Command Economy as Directive Mechanism
Command economy can be defined as an economy that was based on directive or regulations mechanism rather than market mechanism. It is synonym to central – planned economy. The phrase ‘command economy’ comes from the German ‘Befehlswirtschaft’, and was originally applied to the Nazi economy, which shared many formal similarities with that of Soviet Russia. The coordination of economic activity is so essential to be functioning in a complex social economy. In command economy, the economic agents act by virtue of specific directives principle. They will act upon receiving the command from the superior or even the higher authority from their hierarchy. In addition to that, in firms or enterprise activities, command economy system is governed by the action or regulations taken by the superior that responsible in managing the organizations. The production of output, employment of resources, adjustment of disruption and other interaction were based on the directive approach by the superior.
One of the main features of command economy or well – known as central – planned economy is the setting of firm’s production targets directive by the superior of the hierarchy. The administrative aimed at limiting the discretion of subordinate operational units/firms includes rationing, prices and wages control and material balances and other technical aspects. This principle strives to fully divert the operation of market forces in the key industrial and developmental sectors of the economy to political direction where everything takes control by the hierarchy of the political or administrative superior. Thus the command principle is likely to clash with the operation of market forces, yet a command economy may nonetheless contain and rely on the market mechanism in some of its sectors and areas: for example, influencing labour allocation, or stimulating small-scale private production of some consumables.
Tolerable microbalance is much needed to maintain the survival of complex social economy. That means good correspondence between the supply of individual producer and consumer goods and the effective demand for them. To ensure appropriate balance can be achieved, method such as decentralized, market-based inter action of autonomous units, or by virtue of explicit specific coordinating directives from some higher authorities. Operational-level units (e.g. firms) must merely ‘implement’ commands; they become ‘executants’ of plans and directives from above, plans which must insure balance through the coherence and consistency of the instructions they give. Thus the command mechanism requires relative centralization and severe restriction on the autonomy of subordinate operational units. It derives from the overwhelming priority of social goals, and requires the severe limitation, if not total destruction, of autonomous social and economic powers and the enforcement of strict obedience to directives.

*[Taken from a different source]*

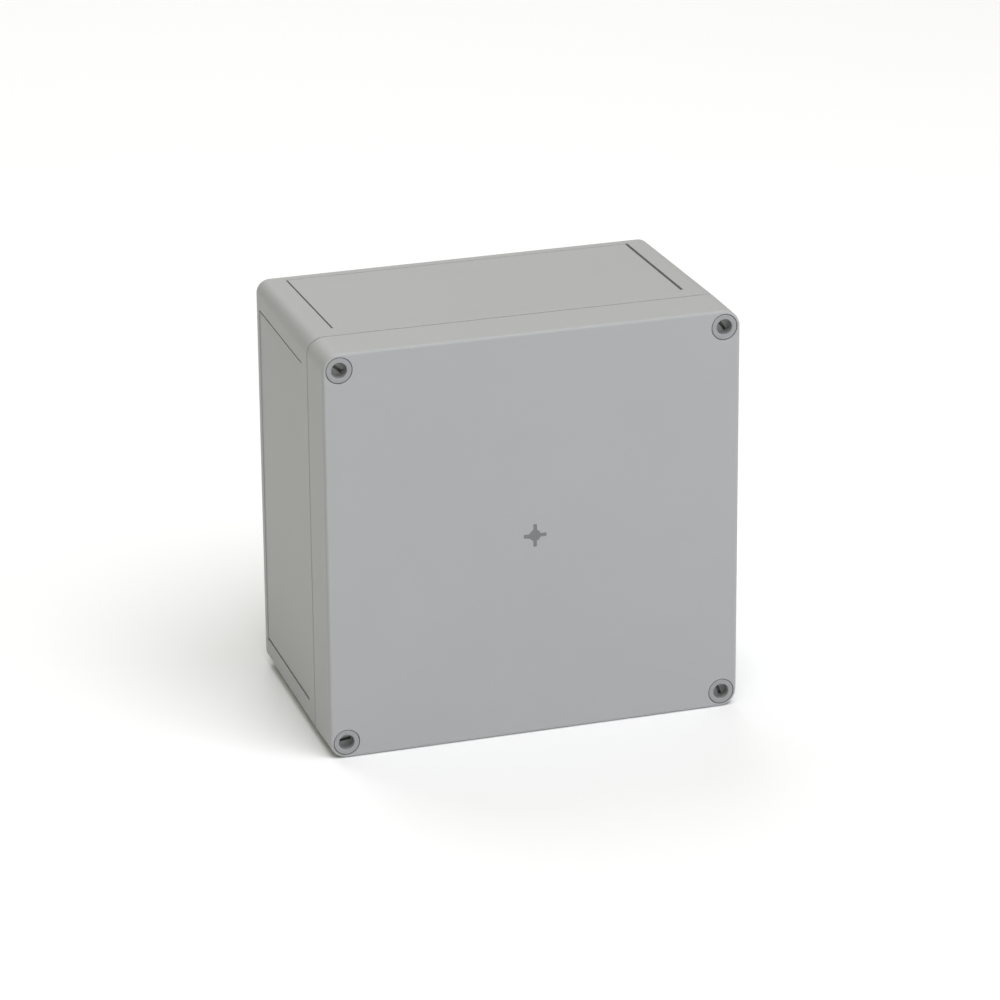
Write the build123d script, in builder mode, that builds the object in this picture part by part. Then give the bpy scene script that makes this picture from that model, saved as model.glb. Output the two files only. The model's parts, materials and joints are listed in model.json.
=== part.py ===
from build123d import *

import os
from math import cos, radians, sin

# Wall-mounting electrical junction box, fitted with a rail and five screw terminals.
#
# Frame: millimetres. The origin is the centre of the back face, on the wall. +X is to the right,
# +Z is up, and the lid faces -Y. "Depth" in this file is the distance in front of the wall, -Y.

os.makedirs("parts", exist_ok=True)

# --- Case ---------------------------------------------------------------------------------------
WIDTH = 182.0
HEIGHT = 180.0
DEPTH = 111.0
LID_DEPTH = 24.0
SPLIT = DEPTH - LID_DEPTH  # depth of the plane where the lid meets the base
PARTING_GAP = 0.8  # shadow gap between the lid's skirt and the base's rim
CORNER_RADIUS = 7.5
DRAFT = 1.1  # degrees, on the base's side walls
WALL = 3.6
FLOOR = 3.5
LID_SKIN = 3.0
LID_EDGE_RADIUS = 1.3
BACK_EDGE_RADIUS = 2.5
RIM_EDGE_RADIUS = 0.3

# The corner blocks stand outside the seal and hold the cover screws and the wall-fixing holes.
BLOCK_WIDTH = 15.0
BLOCK_HEIGHT = 32.0
OUTLINE_RADIUS = 3.2

# --- Seal: a tongue on the base presses into foam in a channel of the lid ------------------------
TONGUE_HEIGHT = 3.0
TONGUE_OUTER = 1.5  # offsets from the base's inner outline, outwards positive
TONGUE_INNER = 0.1
CHANNEL_OUTER = 2.2
CHANNEL_INNER = -0.6
CHANNEL_DEPTH = 6.0
LID_RIB = 2.0
FOAM_GAP = 0.03

# --- Side panels: flat areas that are drilled for cable entries ----------------------------------
PANEL_INSET = 14.0  # from the case's corner to the panel's end
PANEL_FRONT = 9.0  # from the base's rim
PANEL_BACK = 6.0  # from the back face
PANEL_RECESS = 0.3
PANEL_GROOVE_WIDTH = 1.0
PANEL_GROOVE_DEPTH = 1.6

# --- Cover screws --------------------------------------------------------------------------------
SCREW_INSET = 7.1
HEAD_RADIUS = 5.5
HEAD_HOLE_RADIUS = 5.75
HEAD_SEAT = DEPTH - 10.0  # depth of the shoulder in the lid that the head sits on
HEAD_PLAY = 0.05  # under the head
SHOULDER = 2.5
SHANK_HOLE_RADIUS = 3.3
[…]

Hence, command economy can be defined as creature of state authority. Command economies are imposed, whether through external duress or imitation, or indigenously in order to achieve specific purposes such as to maximum resource mobilization towards urgent and over-riding national objectives. Example is on rapid industrialization or the prosecution of war. Second is by radical transformation of the socio-economic system in a collectivist direction based on ideological views and power-political imperatives and last but not the least, as an answer to the disorganization of a market economy through price control, possibly occasioned by inflationary pressure arising from those.
Therefore, command economy requires formal and centralized personnel by bureaucracy to exercise full control and avoid any disruptions such as corruption, bargaining power between superiors and subordinate and many more. These activities are climbing but as long as the personnel can take control over the regulations and centralized economy then it will not give harm to any parties.
Significances of Command Economy
Rational application of the command principle calls for planning, which is basically of two types. Longer-term, developmental planning expresses the leadership’s politico-economic strategy (e.g. five-year and ‘perspective’ plans); shorter-term, coordinative planning (annual, quarterly, monthly, ten-day) ideally translates the strategy into resource allocation while aiming to match resource requirements and availabilities for individual inputs, goods, etc., in a sufficiently disaggregated way for given time periods and locations.